What needs to be done. Repeat verbatim, and only, the lines of the data below, beginning at the line that contains "inlet_tube();" and stopping after the line that contains "imported = [obj".
--- BEGIN Records shown ---
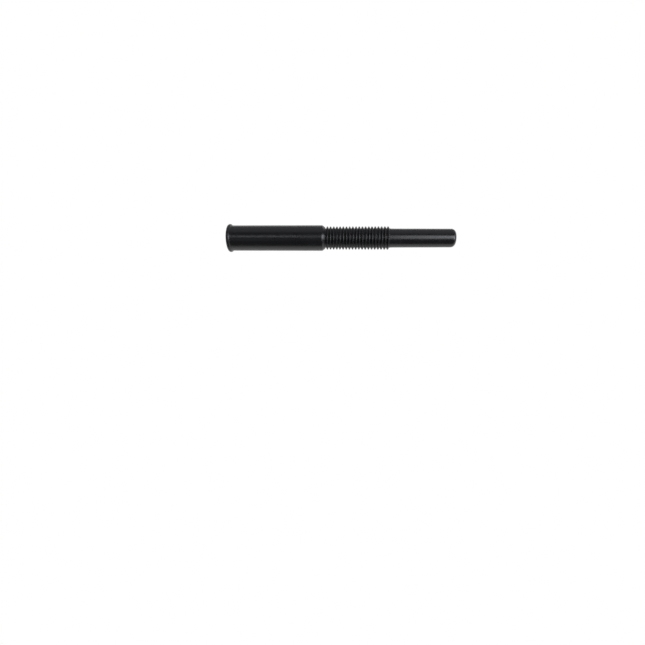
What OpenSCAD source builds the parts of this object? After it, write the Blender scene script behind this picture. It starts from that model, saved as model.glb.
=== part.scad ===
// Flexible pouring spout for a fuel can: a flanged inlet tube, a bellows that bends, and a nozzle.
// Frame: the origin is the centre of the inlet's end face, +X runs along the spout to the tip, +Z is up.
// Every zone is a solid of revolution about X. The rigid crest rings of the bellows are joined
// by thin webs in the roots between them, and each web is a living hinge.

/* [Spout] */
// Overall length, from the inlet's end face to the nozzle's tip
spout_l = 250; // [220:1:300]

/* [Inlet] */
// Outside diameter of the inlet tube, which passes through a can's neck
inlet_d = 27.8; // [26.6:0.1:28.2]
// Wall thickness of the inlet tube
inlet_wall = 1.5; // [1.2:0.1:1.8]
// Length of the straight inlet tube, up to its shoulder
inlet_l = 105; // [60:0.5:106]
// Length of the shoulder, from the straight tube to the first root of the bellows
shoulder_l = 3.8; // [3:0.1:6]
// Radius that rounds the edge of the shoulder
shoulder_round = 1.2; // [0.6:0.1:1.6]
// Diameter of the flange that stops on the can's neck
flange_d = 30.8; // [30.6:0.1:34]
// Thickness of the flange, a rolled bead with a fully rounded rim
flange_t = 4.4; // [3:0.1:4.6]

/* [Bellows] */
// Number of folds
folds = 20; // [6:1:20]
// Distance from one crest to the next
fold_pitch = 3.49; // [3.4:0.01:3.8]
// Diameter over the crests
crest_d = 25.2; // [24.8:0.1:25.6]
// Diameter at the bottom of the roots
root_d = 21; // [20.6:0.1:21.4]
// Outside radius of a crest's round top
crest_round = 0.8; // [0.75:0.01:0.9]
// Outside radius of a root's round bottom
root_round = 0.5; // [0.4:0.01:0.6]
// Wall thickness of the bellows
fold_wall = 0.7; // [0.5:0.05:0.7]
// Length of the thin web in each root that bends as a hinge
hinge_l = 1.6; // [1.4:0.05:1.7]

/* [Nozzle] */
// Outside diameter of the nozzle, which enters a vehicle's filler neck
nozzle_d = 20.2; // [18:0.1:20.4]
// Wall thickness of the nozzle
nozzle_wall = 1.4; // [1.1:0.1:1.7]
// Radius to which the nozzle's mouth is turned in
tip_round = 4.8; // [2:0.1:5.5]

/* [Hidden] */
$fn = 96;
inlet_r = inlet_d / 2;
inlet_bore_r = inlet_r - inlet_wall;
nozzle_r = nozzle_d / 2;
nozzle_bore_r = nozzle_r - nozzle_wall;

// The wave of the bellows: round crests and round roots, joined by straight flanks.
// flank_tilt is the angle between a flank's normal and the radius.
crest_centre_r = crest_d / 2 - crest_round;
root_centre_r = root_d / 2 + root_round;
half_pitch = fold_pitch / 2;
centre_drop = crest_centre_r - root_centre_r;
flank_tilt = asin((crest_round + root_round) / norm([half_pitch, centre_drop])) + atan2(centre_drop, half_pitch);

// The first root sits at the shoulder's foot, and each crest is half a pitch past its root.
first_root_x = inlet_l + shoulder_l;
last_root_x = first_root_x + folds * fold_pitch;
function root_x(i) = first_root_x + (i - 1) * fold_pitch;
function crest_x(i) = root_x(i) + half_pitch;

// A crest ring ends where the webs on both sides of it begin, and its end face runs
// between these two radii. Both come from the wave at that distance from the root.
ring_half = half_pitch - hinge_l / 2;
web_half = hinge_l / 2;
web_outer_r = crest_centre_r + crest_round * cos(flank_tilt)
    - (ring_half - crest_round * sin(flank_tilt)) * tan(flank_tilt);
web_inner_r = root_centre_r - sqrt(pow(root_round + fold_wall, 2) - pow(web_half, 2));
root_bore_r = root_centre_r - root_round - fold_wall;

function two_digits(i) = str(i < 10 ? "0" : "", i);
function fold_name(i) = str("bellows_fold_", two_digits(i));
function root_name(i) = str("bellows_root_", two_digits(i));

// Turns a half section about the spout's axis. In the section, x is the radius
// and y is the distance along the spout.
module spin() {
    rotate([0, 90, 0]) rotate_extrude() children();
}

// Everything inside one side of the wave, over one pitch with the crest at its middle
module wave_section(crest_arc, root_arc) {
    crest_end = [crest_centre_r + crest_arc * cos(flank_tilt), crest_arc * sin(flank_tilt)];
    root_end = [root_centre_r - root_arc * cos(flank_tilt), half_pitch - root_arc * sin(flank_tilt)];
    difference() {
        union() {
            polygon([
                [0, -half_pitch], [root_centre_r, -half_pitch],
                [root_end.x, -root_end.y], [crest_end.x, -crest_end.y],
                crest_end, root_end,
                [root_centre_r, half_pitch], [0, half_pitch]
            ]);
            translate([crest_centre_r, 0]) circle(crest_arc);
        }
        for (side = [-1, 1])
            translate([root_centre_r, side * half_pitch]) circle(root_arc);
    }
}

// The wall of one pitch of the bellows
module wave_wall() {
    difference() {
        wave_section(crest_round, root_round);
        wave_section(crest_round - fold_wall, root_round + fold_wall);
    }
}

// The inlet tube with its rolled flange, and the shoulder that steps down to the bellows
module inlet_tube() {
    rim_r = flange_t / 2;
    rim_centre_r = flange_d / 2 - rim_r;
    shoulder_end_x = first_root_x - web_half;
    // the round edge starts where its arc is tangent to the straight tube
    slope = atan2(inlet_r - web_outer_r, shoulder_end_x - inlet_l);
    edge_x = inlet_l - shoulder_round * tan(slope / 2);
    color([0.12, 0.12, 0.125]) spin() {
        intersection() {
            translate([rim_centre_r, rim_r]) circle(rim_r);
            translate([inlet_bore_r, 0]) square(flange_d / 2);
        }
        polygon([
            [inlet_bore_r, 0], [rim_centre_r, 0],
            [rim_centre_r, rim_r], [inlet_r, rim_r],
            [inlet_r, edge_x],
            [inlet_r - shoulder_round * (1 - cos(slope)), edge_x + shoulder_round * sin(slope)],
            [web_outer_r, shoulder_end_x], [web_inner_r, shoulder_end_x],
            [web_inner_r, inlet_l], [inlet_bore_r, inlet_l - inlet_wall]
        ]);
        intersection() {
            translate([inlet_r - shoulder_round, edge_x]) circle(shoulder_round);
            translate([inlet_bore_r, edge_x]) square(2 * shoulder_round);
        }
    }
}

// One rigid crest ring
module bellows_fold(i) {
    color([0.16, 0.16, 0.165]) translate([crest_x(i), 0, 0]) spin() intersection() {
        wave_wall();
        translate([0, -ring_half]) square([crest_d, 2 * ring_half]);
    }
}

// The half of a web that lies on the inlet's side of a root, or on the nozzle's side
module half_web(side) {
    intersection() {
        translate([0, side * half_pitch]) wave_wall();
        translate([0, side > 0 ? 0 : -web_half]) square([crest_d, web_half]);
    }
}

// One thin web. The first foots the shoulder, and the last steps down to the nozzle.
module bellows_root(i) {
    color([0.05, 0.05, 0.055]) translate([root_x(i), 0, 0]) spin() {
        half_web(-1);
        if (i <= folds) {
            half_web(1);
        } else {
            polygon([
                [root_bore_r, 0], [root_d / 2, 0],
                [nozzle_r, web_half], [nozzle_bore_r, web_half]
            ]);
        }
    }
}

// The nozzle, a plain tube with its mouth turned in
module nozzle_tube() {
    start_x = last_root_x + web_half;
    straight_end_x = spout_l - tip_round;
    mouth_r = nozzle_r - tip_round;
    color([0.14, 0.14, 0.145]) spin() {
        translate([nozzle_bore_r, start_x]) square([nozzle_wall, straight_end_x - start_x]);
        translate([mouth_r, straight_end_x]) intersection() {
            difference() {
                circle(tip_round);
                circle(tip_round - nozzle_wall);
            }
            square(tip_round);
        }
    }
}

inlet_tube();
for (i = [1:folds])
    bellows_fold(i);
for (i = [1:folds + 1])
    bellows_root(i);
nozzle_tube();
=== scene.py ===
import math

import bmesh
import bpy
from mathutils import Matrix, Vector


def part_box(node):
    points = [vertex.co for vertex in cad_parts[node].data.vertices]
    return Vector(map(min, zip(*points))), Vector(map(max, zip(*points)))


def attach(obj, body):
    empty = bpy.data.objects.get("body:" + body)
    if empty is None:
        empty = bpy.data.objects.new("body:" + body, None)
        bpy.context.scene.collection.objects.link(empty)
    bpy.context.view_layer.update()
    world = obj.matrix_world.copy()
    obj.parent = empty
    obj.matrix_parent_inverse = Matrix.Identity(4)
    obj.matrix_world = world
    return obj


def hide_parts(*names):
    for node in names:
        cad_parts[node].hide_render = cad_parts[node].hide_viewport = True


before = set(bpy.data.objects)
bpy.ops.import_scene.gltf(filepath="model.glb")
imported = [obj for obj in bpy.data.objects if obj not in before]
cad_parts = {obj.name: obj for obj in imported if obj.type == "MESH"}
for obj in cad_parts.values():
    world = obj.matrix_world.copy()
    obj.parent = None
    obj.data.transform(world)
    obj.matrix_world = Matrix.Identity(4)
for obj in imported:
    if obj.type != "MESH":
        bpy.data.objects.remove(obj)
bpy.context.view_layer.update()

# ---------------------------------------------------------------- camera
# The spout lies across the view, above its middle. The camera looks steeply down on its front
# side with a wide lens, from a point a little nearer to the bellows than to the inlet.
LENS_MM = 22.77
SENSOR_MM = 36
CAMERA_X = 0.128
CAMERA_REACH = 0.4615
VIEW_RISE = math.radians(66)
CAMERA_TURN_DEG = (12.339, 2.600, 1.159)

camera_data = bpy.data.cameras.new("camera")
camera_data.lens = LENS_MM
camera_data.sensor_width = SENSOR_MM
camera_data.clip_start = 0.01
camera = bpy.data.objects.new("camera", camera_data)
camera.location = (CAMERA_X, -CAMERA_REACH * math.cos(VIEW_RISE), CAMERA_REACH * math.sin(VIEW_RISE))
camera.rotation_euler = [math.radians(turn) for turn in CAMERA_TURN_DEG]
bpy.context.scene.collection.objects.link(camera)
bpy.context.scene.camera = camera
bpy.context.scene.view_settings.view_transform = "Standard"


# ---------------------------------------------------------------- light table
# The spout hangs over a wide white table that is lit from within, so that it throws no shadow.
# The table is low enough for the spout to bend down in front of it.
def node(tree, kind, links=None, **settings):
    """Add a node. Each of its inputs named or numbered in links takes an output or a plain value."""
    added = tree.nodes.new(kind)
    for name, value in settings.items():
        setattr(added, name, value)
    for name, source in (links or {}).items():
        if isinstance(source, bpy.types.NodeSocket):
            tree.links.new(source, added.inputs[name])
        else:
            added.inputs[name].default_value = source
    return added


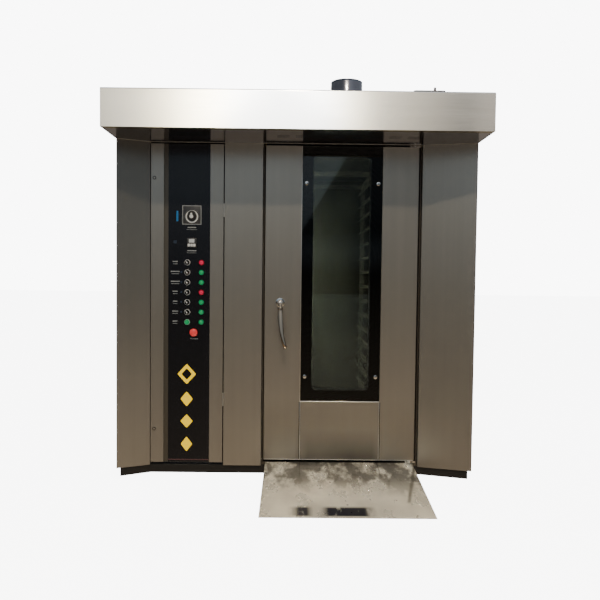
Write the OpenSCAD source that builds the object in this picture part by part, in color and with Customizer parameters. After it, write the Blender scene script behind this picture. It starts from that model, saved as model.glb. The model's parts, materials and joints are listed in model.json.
--- END Records shown ---
Response to this exercise.
inlet_tube();
for (i = [1:folds])
    bellows_fold(i);
for (i = [1:folds + 1])
    bellows_root(i);
nozzle_tube();
=== scene.py ===
import math

import bmesh
import bpy
from mathutils import Matrix, Vector


def part_box(node):
    points = [vertex.co for vertex in cad_parts[node].data.vertices]
    return Vector(map(min, zip(*points))), Vector(map(max, zip(*points)))


def attach(obj, body):
    empty = bpy.data.objects.get("body:" + body)
    if empty is None:
        empty = bpy.data.objects.new("body:" + body, None)
        bpy.context.scene.collection.objects.link(empty)
    bpy.context.view_layer.update()
    world = obj.matrix_world.copy()
    obj.parent = empty
    obj.matrix_parent_inverse = Matrix.Identity(4)
    obj.matrix_world = world
    return obj


def hide_parts(*names):
    for node in names:
        cad_parts[node].hide_render = cad_parts[node].hide_viewport = True


before = set(bpy.data.objects)
bpy.ops.import_scene.gltf(filepath="model.glb")
imported = [obj for obj in bpy.data.objects if obj not in before]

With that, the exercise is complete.